-- START OF Raw data --
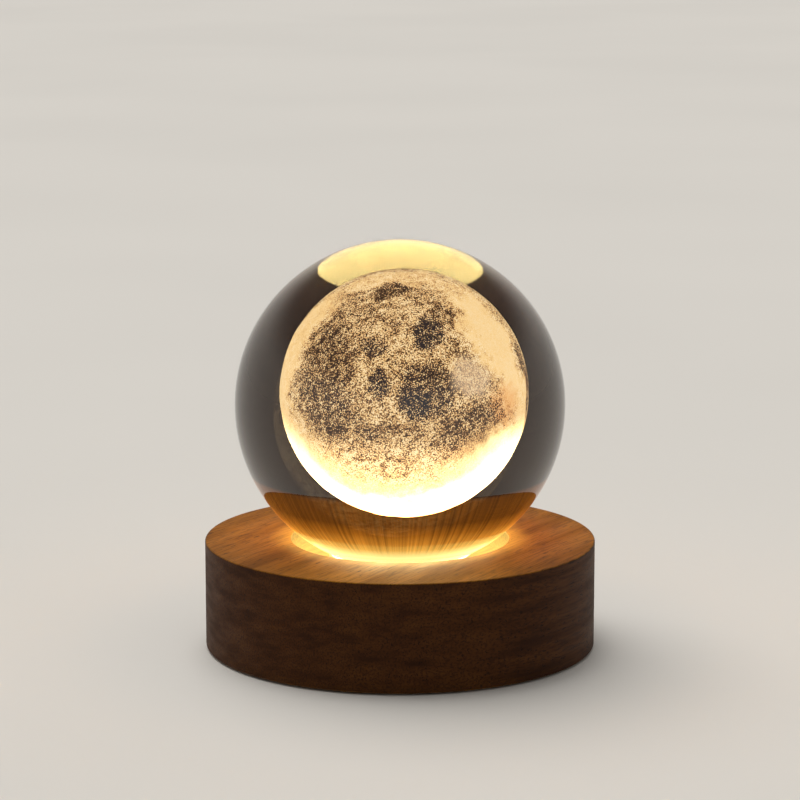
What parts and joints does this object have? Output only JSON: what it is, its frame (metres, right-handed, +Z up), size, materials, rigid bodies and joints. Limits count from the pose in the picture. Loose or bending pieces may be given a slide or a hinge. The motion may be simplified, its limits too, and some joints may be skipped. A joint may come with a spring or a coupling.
{
  "type": "crystal ball lamp",
  "caption": "Clear glass ball with a moon engraved inside, resting in the lit recess of a round wooden base with a hidden rechargeable light, a charging socket and a push button.",
  "frame": {"origin": "centre of the round base on the surface that the feet stand on", "axes": "+Z up along the axis of the base and the ball, -Y towards the front that the picture shows, +Y towards the back with the charging socket and the button"},
  "size_m": [0.095, 0.095, 0.0994],
  "materials": {
    "clear_glass": "polished optical glass",
    "engraved_glass": "fine white engraving dots with brown shaded seas",
    "clear_silicone": "soft, satin, lets light through",
    "beech_wood": "sanded, fine pores, thin matt oil",
    "black_plastic": "fine spark texture",
    "black_rubber": "satin",
    "zinc_screw": "zinc plated",
    "frosted_plastic": "frosted",
    "white_plastic": "smooth moulded",
    "white_board": "white coated circuit board",
    "light_chip": "yellow phosphor in a white frame",
    "red_wire": "insulated wire",
    "green_board": "green coated circuit board",
    "chip_black": "moulded component",
    "ferrite_grey": "pressed ferrite",
    "ceramic_tan": "fired ceramic",
    "nickel_steel": "nickel plated",
    "clear_plastic": "clear moulded rod",
    "button_plastic": "satin moulded",
    "spring_steel": "drawn wire",
    "foil_silver": "laminated foil",
    "white_foam": "foam tape"
  },
  "bodies": {
    "base": {"wooden_base": "beech_wood", "bottom_cover": "black_plastic", "rubber_feet": "black_rubber", "cover_screws": "zinc_screw", "light_window": "frosted_plastic", "led_holder": "white_plastic", "holder_screws": "zinc_screw", "led_board": "white_board", "led_chips": "light_chip", "led_board_screws": "zinc_screw", "led_leads": "red_wire", "port_insert": "black_plastic", "control_board": "green_board", "control_board_screws": "zinc_screw", "charging_chip": "chip_black", "power_inductor": "ferrite_grey", "chip_capacitors": "ceramic_tan", "chip_resistors": "chip_black", "usb_socket_shell": "nickel_steel", "usb_socket_tongue": "chip_black", "indicator_led": "light_chip", "indicator_light_pipe": "clear_plastic", "switch_housing": "chip_black", "switch_spring": "spring_steel", "battery_socket": "white_plastic", "battery_plug": "white_plastic", "battery_leads": "red_wire", "battery_cell": "foil_silver", "cell_protection_board": "green_board", "cell_foam_tape": "white_foam"},
    "seat": {"seat_ring": "clear_silicone"},
    "ball": {"crystal_ball": "clear_glass", "engraved_moon": "engraved_glass"},
    "button": {"power_button": "button_plastic", "switch_plunger": "white_plastic"}
  },
  "joints": [
    {"name": "ball_turn", "type": "hinge", "parent": "base", "child": "seat", "pos_m": [0, 0, 0.0203], "axis": [0, 0, 1], "continuous": true},
    {"name": "ball_lift", "type": "slide", "parent": "seat", "child": "ball", "axis": [0, 0, 1], "range_m": [0, 0.02]},
    {"name": "button_press", "type": "slide", "parent": "base", "child": "button", "axis": [0, -1, 0], "range_m": [0, 0.0008], "stiffness_N_per_m": 1500, "springref_m": -0.0005, "deforming": ["switch_spring"]}
  ]
}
-- END OF Raw data --
[What is expected]: The lines above should be duplicated exactly.

[The solution]:
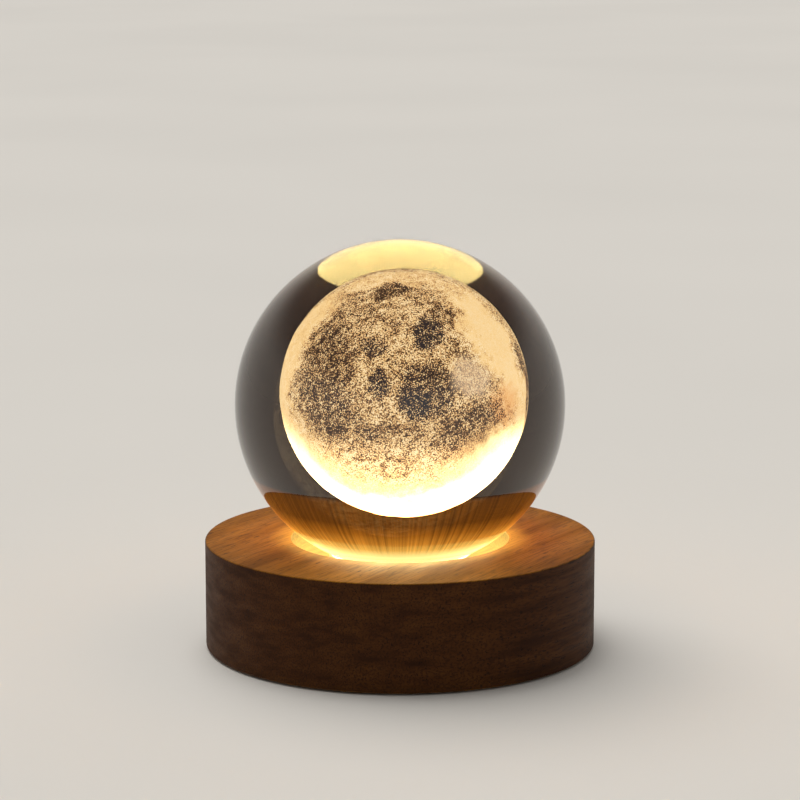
What parts and joints does this object have? Output only JSON: what it is, its frame (metres, right-handed, +Z up), size, materials, rigid bodies and joints. Limits count from the pose in the picture. Loose or bending pieces may be given a slide or a hinge. The motion may be simplified, its limits too, and some joints may be skipped. A joint may come with a spring or a coupling.
{
  "type": "crystal ball lamp",
  "caption": "Clear glass ball with a moon engraved inside, resting in the lit recess of a round wooden base with a hidden rechargeable light, a charging socket and a push button.",
  "frame": {"origin": "centre of the round base on the surface that the feet stand on", "axes": "+Z up along the axis of the base and the ball, -Y towards the front that the picture shows, +Y towards the back with the charging socket and the button"},
  "size_m": [0.095, 0.095, 0.0994],
  "materials": {
    "clear_glass": "polished optical glass",
    "engraved_glass": "fine white engraving dots with brown shaded seas",
    "clear_silicone": "soft, satin, lets light through",
    "beech_wood": "sanded, fine pores, thin matt oil",
    "black_plastic": "fine spark texture",
    "black_rubber": "satin",
    "zinc_screw": "zinc plated",
    "frosted_plastic": "frosted",
    "white_plastic": "smooth moulded",
    "white_board": "white coated circuit board",
    "light_chip": "yellow phosphor in a white frame",
    "red_wire": "insulated wire",
    "green_board": "green coated circuit board",
    "chip_black": "moulded component",
    "ferrite_grey": "pressed ferrite",
    "ceramic_tan": "fired ceramic",
    "nickel_steel": "nickel plated",
    "clear_plastic": "clear moulded rod",
    "button_plastic": "satin moulded",
    "spring_steel": "drawn wire",
    "foil_silver": "laminated foil",
    "white_foam": "foam tape"
  },
  "bodies": {
    "base": {"wooden_base": "beech_wood", "bottom_cover": "black_plastic", "rubber_feet": "black_rubber", "cover_screws": "zinc_screw", "light_window": "frosted_plastic", "led_holder": "white_plastic", "holder_screws": "zinc_screw", "led_board": "white_board", "led_chips": "light_chip", "led_board_screws": "zinc_screw", "led_leads": "red_wire", "port_insert": "black_plastic", "control_board": "green_board", "control_board_screws": "zinc_screw", "charging_chip": "chip_black", "power_inductor": "ferrite_grey", "chip_capacitors": "ceramic_tan", "chip_resistors": "chip_black", "usb_socket_shell": "nickel_steel", "usb_socket_tongue": "chip_black", "indicator_led": "light_chip", "indicator_light_pipe": "clear_plastic", "switch_housing": "chip_black", "switch_spring": "spring_steel", "battery_socket": "white_plastic", "battery_plug": "white_plastic", "battery_leads": "red_wire", "battery_cell": "foil_silver", "cell_protection_board": "green_board", "cell_foam_tape": "white_foam"},
    "seat": {"seat_ring": "clear_silicone"},
    "ball": {"crystal_ball": "clear_glass", "engraved_moon": "engraved_glass"},
    "button": {"power_button": "button_plastic", "switch_plunger": "white_plastic"}
  },
  "joints": [
    {"name": "ball_turn", "type": "hinge", "parent": "base", "child": "seat", "pos_m": [0, 0, 0.0203], "axis": [0, 0, 1], "continuous": true},
    {"name": "ball_lift", "type": "slide", "parent": "seat", "child": "ball", "axis": [0, 0, 1], "range_m": [0, 0.02]},
    {"name": "button_press", "type": "slide", "parent": "base", "child": "button", "axis": [0, -1, 0], "range_m": [0, 0.0008], "stiffness_N_per_m": 1500, "springref_m": -0.0005, "deforming": ["switch_spring"]}
  ]
}